なんの変哲もない日

この田舎の犬は都会で死ぬかもしらん

映画『ニューヨーク 眺めのいい部屋売ります』感想

ネタバレあります。ほのぼのしていて良かった。


モーガン・フリーマン×ダイアン・キートン共演!映画『ニューヨーク 眺めのいい部屋売ります』予告編

とある夫婦が40年住んだ部屋を売って新しい部屋を買おうとする。不動産売買のめまぐるしいお金のやりとりなどにつかれた二人は、「売るのをやめて、とりあえず今の部屋に住み続けよう」と思い直して、平穏な生活に戻るのだったという話。
ちょっと説明過多で、「そんなん言われなくてもわかるわ」というモノローグや説明台詞が多い印象。とくに最後のモーガン・フリーマンの語りとかね。
そんな小さな不満はありつつ、全体的には好きな作品。

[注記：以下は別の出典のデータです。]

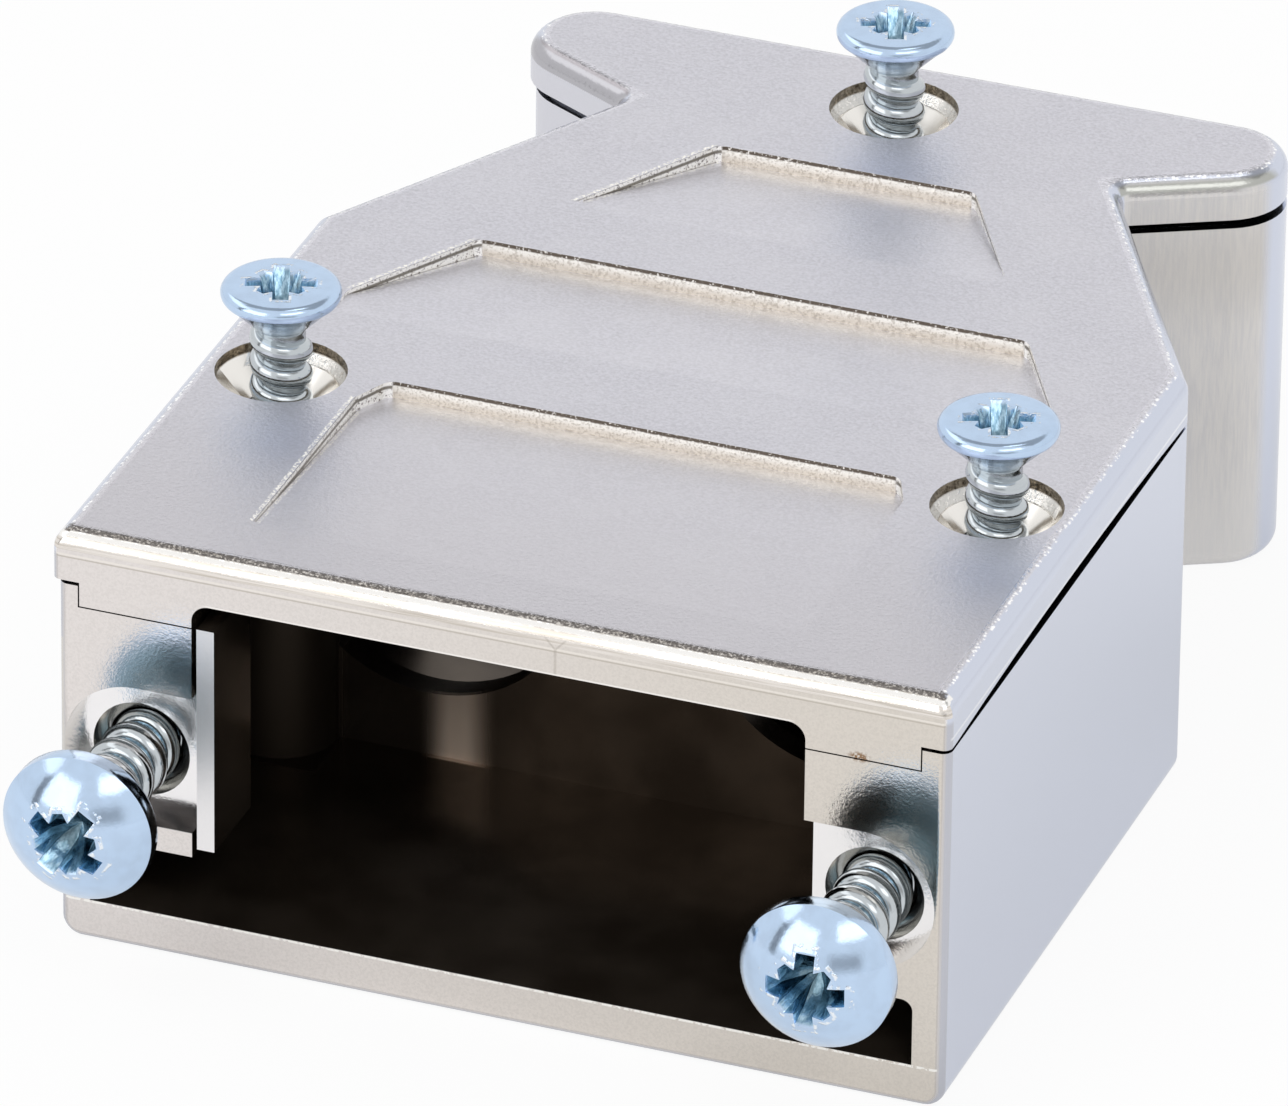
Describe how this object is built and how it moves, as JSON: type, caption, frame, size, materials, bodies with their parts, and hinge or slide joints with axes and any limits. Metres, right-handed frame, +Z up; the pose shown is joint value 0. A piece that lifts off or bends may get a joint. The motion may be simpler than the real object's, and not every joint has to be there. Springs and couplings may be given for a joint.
{
  "type": "d-sub hood",
  "caption": "Die-cast hood for a D-subminiature connector, with an eared far edge, angled cable outlets and its fastening screws.",
  "frame": {"origin": "on the base shell's underside, below the middle of the cover; the shell's own middle lies 0.1 mm towards +X", "axes": "+X across the hood towards the right-hand lug, +Y from the connector face towards the eared far edge, +Z up through the cover"},
  "size_m": [0.0304, 0.0465, 0.0182],
  "materials": {
    "plated_casting": "satin nickel over die-cast zinc, polished at the edges",
    "zinc_plated_steel": "bright pale blue zinc plating"
  },
  "bodies": {
    "hood": {"base_shell": "plated_casting", "cover": "plated_casting"},
    "left_cover_screw": {"cover_screw_left": "zinc_plated_steel"},
    "right_cover_screw": {"cover_screw_right": "zinc_plated_steel"},
    "rear_cover_screw": {"cover_screw_rear": "zinc_plated_steel"},
    "left_connector_screw": {"connector_screw_left": "zinc_plated_steel"},
    "right_connector_screw": {"connector_screw_right": "zinc_plated_steel"}
  },
  "joints": [
    {"name": "left_cover_screw_travel", "type": "slide", "parent": "hood", "child": "left_cover_screw", "axis": [0, 0, 1], "range_m": [-0.00332, 0.0019]},
    {"name": "right_cover_screw_travel", "type": "slide", "parent": "hood", "child": "right_cover_screw", "axis": [0, 0, 1], "range_m": [-0.00332, 0.0019]},
    {"name": "rear_cover_screw_travel", "type": "slide", "parent": "hood", "child": "rear_cover_screw", "axis": [0, 0, 1], "range_m": [-0.00332, 0.0019]},
    {"name": "left_connector_screw_travel", "type": "slide", "parent": "hood", "child": "left_connector_screw", "axis": [0, -1, 0], "range_m": [-0.0039, 0.0028]},
    {"name": "right_connector_screw_travel", "type": "slide", "parent": "hood", "child": "right_connector_screw", "axis": [0, -1, 0], "range_m": [-0.0039, 0.0028]}
  ]
}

なんといっても主役のモーガン・フリーマンダイアン・キートンの夫婦が素敵だった。頑固で少しネガティブな画家の夫と前向きで少しせっかちな妻。予告の段階では「家のことをめぐって痴話喧嘩が起きて、ありがちな離婚危機に陥るのかな」と懸念していたけど、全然そんな心配のないラブラブ熟年夫婦だったのが良かった。意見が対立しても、お互いの譲れない部分やポリシーを理解して尊重し合っているのが伝わってくる二人だった。
合間に出てくる若い頃の二人の回想も良かった。ヌードモデルと、モデルを頼んだ画家として出会ったシーンも好き。「他に試したいことがある」「警察呼ぶわよ」「眼鏡を替えてみてほしい」「服じゃなくて眼鏡を外せって言ってくる人は初めてよ」みたいなやりとりが微笑ましかった。あとは、異人種間の結婚がまだ多くの州で違法だった時代に妻が「家族と彼だったらどっちを取るかは決めてる」と家族に言い切るシーンや、「不妊の原因は自分だった……」と落ち込む妻を励ます夫とか、もろもろ良かった。若い頃の妻役の人が、ちゃんと40年後にダイアン・キートンになってそうな雰囲気があっていい。やっぱりダイアン・キートンモーガン・フリーマンも素敵な俳優さんだな……とつくづく思う映画だった。